When we love those who are overlooked or deemed untouchable by society, we should listen to them so we can learn from them the best ways to serve them, avoiding the temptation to come rushing in as a ‘hero’ or a ‘knight in shining armor.’
Considering our life experiences, passions, personality, and gifts, and God’s leading, we should look beyond those we normally see to discover others we can serve.
As Jesus looked around at the men and women who followed him so that they could mooch a free meal, he described them as valuable and significant, as “salt and light” (see Matthew 5:13-14). Jesus saw the blind, those with leprosy, and the poor and met their needs. Jesus also saw those whose wallets were full but whose hearts were empty. Jesus loved them all. Jesus reached out and touched the untouchables.
That kind of hit home. I overlook a lot of different types of people… and Eric is right… it’s easy to overlook people who are not like me.

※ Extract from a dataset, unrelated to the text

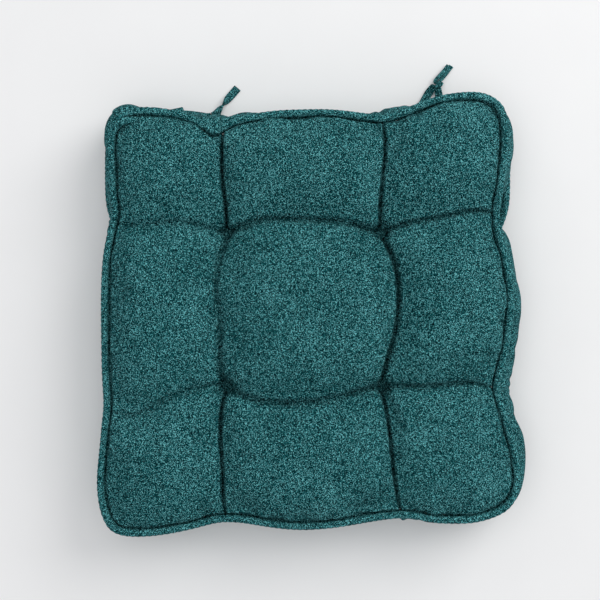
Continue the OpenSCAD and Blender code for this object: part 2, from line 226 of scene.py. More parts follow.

I think one of the problems with churches… one of the reasons so many churches are so in-grown is exactly this reason: the look to serve people only like themselves. In fact, most churches have taken it a step further serving ONLY themselves, not even people LIKE themselves.
Churches that are growing; churches that are reaching people are doing so by looking at people who are not being reached.
I think you’ll find that Eric’s book will challenge you as you think about how you (and your church) look at others. Do you really value people like Jesus values people? What can you do differently to change your mindset to be more effective and God-honoring? “Not Like Me” will help you navigate.